コツメカワウソは体が小さく、愛くるしい見た目が人気の動物だ。しかし「国際自然保護連合(IUCN)のレッドリストでは絶滅危惧種に指定され、野生動植物の取引を規制するワシントン条約においては原則商業取引が禁止されており、生息する国の多くが保護獣に指定しています」と、厳しい状況に置かれているという。

桂浜水族館の館長によるスキンシップについて見解を問うと、「動物園・水族館の役割は、種の保全とその普及啓発、調査研究、レクリエーションです。展示においても、野生の姿やその種を取り巻く現状をどう伝えるかが大事と考えられます」とコメント。そう前置きした上で、同協会は次のように警鐘を鳴らす。

「絶滅危惧種を『飼いたい』と思えるような場面を切り取って発信することは、ペット飼育を助長すると考えております。今回、桂浜水族館の『カワウソを吸う館長。』として仔獣に顔を近づける画像投稿に対し、本協会はペット飼育を助長するものとして抗議をしました。それに対するご意見の中で“愛情を持って懸命に世話をしているのだからいいのでは? ”というものがありましたが、問題はこの個体に対するスキンシップだけではありません」

“ペット飼育を助長する”という背景には、昨今のSNSでの「映え」が影響しているようだ。

「日本では過去にカワウソをペットとして世話をするテレビ放送をきっかけに、SNSでカワウソのペット映像や写真が人気となりました。ペット需要の高まりと共に密輸が増加し、他国のカワウソを絶滅の危機に晒した経緯があります。結果として、コツメカワウソはワシントン条約の附属書Iに掲載され、国際商業取引が禁止される事態となりました。

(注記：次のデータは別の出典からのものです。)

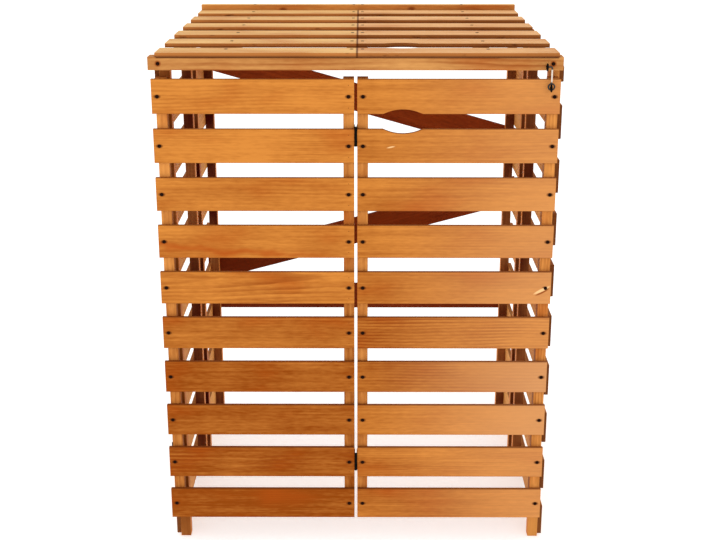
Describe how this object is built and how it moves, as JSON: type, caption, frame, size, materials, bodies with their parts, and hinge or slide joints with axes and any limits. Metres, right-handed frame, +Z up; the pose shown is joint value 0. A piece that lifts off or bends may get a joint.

カワウソに限らず、珍しい動物をペットにしている写真や動画は『いいね』や『高評価』、『視聴者数』を稼ぎやすく、それが収入につながるので、多くの投稿が見受けられます。そのような動物たちの映える投稿が拡散されると、簡単にペット需要を後押ししてしまうことになるのです。

つまり、SNSでこの個体の写真が拡散されることにより、他の野生個体にまで被害が及ぶ危険性があるのです。教育の役目も担う水族館であれば、カワウソと人が過度に触れ合っているように感じられる投稿は、共感が集まりやすいからこそ控えなければなりません」

■桂浜水族館の謝罪は評価「野生動物の未来について考えるきっかけとなれば」

人間による過度なスキンシップがカワウソに影響を及ぼす可能性については、次のような解説があった。

「繁殖しているカワウソの取り扱いは慎重さが求められます。母親が育てられるのであれば、できるだけ人間が子どもの成長に関わらないように飼育するのが望ましいと考えられます。また、人間と動物との共通感染症のおそれもあるため、適切な距離を保つことが望ましいと考えられます」

ただ、桂浜水族館が謝罪したことは、「今回の投稿に対し、コメントを出してくださった事はありがたく思います。また、皆さまにおかれましても、今回のやりとりが、カワウソ及び野生動物の未来について考えるきっかけとなれば幸いです」と評価。

桂浜水族館も、先の謝罪文で《今日、カワウソが置かれている状況やさまざまな問題を取り扱い、警鐘を鳴らす取り組みを行っております》と記していた。希少動物であるカワウソたちが健やかに育つことを、ただ願うばかりだ。